↓↓↓

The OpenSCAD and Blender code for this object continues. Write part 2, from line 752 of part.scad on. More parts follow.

↑↑↑
↓↓↓

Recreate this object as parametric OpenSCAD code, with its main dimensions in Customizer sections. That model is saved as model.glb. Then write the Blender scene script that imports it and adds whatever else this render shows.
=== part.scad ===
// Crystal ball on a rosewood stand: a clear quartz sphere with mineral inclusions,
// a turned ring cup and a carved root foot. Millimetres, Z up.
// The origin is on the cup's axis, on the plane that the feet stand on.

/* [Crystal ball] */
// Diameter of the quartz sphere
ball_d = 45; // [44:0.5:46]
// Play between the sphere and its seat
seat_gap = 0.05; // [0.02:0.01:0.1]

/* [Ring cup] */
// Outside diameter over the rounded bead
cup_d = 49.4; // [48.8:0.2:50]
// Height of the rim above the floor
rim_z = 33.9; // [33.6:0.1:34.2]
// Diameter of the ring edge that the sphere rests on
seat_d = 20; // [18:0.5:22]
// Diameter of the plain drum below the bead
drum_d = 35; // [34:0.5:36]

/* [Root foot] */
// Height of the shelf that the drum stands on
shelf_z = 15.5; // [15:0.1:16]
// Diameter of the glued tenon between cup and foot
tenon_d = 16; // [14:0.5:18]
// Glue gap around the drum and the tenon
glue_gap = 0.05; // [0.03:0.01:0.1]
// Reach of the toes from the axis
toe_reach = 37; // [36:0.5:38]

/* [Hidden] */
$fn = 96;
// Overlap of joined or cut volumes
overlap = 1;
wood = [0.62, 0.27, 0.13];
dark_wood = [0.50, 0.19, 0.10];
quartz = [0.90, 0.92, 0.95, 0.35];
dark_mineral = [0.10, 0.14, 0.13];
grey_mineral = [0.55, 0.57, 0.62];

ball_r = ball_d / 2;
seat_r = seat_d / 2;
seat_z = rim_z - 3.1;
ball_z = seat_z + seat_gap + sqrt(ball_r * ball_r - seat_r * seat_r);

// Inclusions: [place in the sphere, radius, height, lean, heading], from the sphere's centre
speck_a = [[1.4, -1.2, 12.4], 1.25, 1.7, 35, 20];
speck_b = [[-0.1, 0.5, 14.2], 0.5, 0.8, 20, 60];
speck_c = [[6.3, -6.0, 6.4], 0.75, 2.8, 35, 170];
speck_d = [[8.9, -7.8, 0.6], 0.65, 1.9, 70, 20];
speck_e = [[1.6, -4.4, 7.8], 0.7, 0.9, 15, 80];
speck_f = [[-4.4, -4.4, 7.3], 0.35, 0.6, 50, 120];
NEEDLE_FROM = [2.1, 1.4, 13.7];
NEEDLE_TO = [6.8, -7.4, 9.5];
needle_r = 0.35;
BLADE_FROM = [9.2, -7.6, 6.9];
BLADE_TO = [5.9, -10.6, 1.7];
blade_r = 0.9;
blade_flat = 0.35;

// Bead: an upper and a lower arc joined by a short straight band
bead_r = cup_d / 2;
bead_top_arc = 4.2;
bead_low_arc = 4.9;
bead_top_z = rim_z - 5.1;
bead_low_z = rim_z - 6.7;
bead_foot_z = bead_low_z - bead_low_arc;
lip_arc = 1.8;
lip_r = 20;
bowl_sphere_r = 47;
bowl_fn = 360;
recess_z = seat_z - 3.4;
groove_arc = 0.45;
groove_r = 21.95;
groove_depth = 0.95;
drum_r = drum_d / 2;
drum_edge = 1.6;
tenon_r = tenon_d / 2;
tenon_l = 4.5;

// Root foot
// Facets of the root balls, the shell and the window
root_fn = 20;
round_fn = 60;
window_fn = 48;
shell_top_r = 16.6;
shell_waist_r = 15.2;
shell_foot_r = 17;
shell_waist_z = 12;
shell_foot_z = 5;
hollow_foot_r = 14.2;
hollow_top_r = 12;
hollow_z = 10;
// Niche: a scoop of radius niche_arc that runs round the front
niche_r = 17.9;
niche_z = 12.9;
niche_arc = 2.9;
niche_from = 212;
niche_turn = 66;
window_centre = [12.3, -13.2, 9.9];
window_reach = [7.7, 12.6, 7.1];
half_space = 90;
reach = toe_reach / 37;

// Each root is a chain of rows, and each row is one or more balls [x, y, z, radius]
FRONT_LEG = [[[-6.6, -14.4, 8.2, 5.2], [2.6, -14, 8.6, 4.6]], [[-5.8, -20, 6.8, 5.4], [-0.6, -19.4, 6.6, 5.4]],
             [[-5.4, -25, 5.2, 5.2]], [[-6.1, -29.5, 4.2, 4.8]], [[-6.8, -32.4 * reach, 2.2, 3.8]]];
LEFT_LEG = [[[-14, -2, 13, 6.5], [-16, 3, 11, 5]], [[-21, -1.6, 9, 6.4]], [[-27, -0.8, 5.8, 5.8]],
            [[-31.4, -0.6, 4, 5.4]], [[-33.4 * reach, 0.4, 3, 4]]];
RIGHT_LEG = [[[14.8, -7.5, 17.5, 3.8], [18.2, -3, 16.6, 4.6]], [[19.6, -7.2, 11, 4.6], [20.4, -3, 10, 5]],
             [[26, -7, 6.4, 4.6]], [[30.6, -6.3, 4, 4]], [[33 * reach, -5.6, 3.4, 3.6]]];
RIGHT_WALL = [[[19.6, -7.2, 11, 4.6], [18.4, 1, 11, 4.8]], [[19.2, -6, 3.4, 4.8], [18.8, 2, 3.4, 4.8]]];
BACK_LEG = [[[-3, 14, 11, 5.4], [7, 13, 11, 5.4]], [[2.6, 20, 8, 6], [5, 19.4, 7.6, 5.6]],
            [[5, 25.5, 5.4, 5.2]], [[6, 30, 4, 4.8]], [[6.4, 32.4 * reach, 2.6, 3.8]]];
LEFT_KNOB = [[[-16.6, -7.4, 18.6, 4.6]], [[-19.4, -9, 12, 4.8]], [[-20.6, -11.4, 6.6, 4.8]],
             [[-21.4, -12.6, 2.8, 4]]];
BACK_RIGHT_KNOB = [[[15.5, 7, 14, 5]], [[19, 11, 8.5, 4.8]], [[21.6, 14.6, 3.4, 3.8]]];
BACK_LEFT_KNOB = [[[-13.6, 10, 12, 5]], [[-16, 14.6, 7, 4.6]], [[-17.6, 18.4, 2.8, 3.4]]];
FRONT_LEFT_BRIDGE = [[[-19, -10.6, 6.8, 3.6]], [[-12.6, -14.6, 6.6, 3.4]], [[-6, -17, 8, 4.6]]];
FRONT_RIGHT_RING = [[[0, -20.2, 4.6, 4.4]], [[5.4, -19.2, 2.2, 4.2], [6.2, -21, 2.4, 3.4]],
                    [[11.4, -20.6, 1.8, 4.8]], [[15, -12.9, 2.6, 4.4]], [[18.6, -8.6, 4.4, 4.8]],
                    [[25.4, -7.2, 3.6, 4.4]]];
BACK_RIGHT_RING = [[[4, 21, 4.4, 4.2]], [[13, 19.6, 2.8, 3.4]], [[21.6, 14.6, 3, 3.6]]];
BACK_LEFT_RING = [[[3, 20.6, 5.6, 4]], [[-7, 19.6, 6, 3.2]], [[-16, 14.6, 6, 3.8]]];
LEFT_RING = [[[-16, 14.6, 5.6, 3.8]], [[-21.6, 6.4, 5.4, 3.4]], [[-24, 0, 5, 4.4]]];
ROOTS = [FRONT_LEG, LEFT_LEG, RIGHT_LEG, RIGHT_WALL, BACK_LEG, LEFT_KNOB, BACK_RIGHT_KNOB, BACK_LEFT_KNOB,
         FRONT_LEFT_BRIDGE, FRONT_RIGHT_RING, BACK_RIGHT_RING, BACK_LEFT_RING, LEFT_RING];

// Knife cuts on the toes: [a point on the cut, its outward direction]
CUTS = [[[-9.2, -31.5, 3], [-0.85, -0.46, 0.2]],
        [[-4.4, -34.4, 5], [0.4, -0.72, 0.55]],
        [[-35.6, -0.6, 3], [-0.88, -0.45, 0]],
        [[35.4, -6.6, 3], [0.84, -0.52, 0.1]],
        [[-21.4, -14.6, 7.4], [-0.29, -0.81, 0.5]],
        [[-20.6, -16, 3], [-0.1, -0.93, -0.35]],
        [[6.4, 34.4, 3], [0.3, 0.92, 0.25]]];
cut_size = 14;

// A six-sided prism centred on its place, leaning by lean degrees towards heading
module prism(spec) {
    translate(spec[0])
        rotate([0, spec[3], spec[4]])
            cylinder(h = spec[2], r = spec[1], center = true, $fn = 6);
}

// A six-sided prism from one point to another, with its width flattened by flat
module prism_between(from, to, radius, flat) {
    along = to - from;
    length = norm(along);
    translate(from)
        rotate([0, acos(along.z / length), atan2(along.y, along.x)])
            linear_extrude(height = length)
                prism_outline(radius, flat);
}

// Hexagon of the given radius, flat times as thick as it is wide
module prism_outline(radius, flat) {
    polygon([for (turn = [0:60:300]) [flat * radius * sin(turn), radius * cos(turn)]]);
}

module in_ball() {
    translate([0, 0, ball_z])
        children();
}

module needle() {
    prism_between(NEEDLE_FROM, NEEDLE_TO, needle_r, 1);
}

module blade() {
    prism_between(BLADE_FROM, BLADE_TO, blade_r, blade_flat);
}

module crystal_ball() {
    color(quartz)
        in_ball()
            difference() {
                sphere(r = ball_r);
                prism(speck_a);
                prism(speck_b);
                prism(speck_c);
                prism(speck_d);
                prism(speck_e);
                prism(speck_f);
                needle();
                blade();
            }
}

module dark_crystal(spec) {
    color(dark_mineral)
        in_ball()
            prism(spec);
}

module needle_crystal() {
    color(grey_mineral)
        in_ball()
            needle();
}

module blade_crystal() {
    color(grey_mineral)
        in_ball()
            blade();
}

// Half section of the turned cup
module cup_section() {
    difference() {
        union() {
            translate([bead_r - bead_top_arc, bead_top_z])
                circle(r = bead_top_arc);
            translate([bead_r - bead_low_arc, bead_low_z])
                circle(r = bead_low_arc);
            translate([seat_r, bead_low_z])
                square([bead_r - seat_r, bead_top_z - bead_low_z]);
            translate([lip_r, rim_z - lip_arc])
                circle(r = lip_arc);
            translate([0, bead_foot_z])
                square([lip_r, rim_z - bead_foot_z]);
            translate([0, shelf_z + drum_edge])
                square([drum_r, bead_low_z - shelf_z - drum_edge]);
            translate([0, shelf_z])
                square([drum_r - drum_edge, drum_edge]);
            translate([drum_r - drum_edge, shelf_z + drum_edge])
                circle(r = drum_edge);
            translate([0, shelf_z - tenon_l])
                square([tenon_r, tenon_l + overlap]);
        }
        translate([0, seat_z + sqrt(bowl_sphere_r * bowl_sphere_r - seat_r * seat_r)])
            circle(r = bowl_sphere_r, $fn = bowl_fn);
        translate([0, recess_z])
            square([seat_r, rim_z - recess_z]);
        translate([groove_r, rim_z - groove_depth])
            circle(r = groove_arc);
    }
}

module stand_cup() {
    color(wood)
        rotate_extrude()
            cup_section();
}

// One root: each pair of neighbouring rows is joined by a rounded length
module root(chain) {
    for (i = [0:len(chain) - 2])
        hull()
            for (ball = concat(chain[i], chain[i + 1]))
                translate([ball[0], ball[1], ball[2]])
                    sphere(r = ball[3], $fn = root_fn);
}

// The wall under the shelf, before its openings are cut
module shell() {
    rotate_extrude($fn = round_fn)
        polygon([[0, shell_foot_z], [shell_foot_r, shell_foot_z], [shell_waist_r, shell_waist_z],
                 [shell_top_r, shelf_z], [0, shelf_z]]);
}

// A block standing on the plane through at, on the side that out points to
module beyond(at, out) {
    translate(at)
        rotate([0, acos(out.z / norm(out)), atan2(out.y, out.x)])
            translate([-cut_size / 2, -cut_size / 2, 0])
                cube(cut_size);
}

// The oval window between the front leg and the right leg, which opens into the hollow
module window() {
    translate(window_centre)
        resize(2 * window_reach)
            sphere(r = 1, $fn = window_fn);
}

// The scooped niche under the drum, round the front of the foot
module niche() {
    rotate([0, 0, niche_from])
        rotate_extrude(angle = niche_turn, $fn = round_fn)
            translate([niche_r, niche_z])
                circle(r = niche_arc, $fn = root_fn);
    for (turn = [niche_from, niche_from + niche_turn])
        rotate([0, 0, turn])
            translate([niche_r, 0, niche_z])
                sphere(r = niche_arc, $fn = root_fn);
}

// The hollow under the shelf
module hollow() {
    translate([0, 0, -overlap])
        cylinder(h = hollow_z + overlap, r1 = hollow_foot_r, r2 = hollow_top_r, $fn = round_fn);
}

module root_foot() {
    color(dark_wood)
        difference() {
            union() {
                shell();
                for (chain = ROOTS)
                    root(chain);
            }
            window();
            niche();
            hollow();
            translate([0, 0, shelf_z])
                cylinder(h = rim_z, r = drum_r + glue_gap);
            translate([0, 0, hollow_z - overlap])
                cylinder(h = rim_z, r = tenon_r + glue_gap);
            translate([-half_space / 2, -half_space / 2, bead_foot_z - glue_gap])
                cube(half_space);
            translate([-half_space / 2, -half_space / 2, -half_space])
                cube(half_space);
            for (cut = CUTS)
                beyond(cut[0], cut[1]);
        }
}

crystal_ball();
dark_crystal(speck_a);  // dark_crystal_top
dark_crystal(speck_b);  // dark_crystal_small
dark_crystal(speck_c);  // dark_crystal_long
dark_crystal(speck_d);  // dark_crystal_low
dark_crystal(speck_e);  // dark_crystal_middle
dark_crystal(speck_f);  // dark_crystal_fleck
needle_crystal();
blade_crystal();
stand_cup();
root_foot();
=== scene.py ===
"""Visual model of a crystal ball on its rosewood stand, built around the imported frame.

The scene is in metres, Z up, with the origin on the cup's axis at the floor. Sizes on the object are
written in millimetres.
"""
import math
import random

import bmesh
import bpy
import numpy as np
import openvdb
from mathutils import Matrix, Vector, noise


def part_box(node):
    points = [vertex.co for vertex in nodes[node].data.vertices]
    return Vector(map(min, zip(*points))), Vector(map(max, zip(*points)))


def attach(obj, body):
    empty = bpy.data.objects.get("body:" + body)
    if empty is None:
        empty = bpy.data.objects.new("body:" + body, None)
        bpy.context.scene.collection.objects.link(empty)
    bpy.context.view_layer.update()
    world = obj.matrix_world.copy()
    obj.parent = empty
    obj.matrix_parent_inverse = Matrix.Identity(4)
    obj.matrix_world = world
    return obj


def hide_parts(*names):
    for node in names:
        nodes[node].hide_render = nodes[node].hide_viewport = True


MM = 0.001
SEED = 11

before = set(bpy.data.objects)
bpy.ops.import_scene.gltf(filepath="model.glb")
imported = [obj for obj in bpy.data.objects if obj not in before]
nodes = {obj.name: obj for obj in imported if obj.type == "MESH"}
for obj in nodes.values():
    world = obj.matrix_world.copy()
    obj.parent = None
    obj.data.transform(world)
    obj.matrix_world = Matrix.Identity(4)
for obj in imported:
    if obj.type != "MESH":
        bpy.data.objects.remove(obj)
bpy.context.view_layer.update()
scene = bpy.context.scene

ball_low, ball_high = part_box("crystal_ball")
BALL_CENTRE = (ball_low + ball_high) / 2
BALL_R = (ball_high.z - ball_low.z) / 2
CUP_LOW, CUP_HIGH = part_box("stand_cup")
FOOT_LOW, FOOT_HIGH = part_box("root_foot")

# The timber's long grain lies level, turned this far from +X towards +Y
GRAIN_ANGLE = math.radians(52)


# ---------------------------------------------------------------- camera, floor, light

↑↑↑

Task details:
The first line to be transcribed is the one containing "crystal_ball();", and the last is the one containing "obj.matrix_world = Matrix.Identity(4)". Transcribe exactly those lines and nothing else.

Answer below:
crystal_ball();
dark_crystal(speck_a);  // dark_crystal_top
dark_crystal(speck_b);  // dark_crystal_small
dark_crystal(speck_c);  // dark_crystal_long
dark_crystal(speck_d);  // dark_crystal_low
dark_crystal(speck_e);  // dark_crystal_middle
dark_crystal(speck_f);  // dark_crystal_fleck
needle_crystal();
blade_crystal();
stand_cup();
root_foot();
=== scene.py ===
"""Visual model of a crystal ball on its rosewood stand, built around the imported frame.

The scene is in metres, Z up, with the origin on the cup's axis at the floor. Sizes on the object are
written in millimetres.
"""
import math
import random

import bmesh
import bpy
import numpy as np
import openvdb
from mathutils import Matrix, Vector, noise


def part_box(node):
    points = [vertex.co for vertex in nodes[node].data.vertices]
    return Vector(map(min, zip(*points))), Vector(map(max, zip(*points)))


def attach(obj, body):
    empty = bpy.data.objects.get("body:" + body)
    if empty is None:
        empty = bpy.data.objects.new("body:" + body, None)
        bpy.context.scene.collection.objects.link(empty)
    bpy.context.view_layer.update()
    world = obj.matrix_world.copy()
    obj.parent = empty
    obj.matrix_parent_inverse = Matrix.Identity(4)
    obj.matrix_world = world
    return obj


def hide_parts(*names):
    for node in names:
        nodes[node].hide_render = nodes[node].hide_viewport = True


MM = 0.001
SEED = 11

before = set(bpy.data.objects)
bpy.ops.import_scene.gltf(filepath="model.glb")
imported = [obj for obj in bpy.data.objects if obj not in before]
nodes = {obj.name: obj for obj in imported if obj.type == "MESH"}
for obj in nodes.values():
    world = obj.matrix_world.copy()
    obj.parent = None
    obj.data.transform(world)
    obj.matrix_world = Matrix.Identity(4)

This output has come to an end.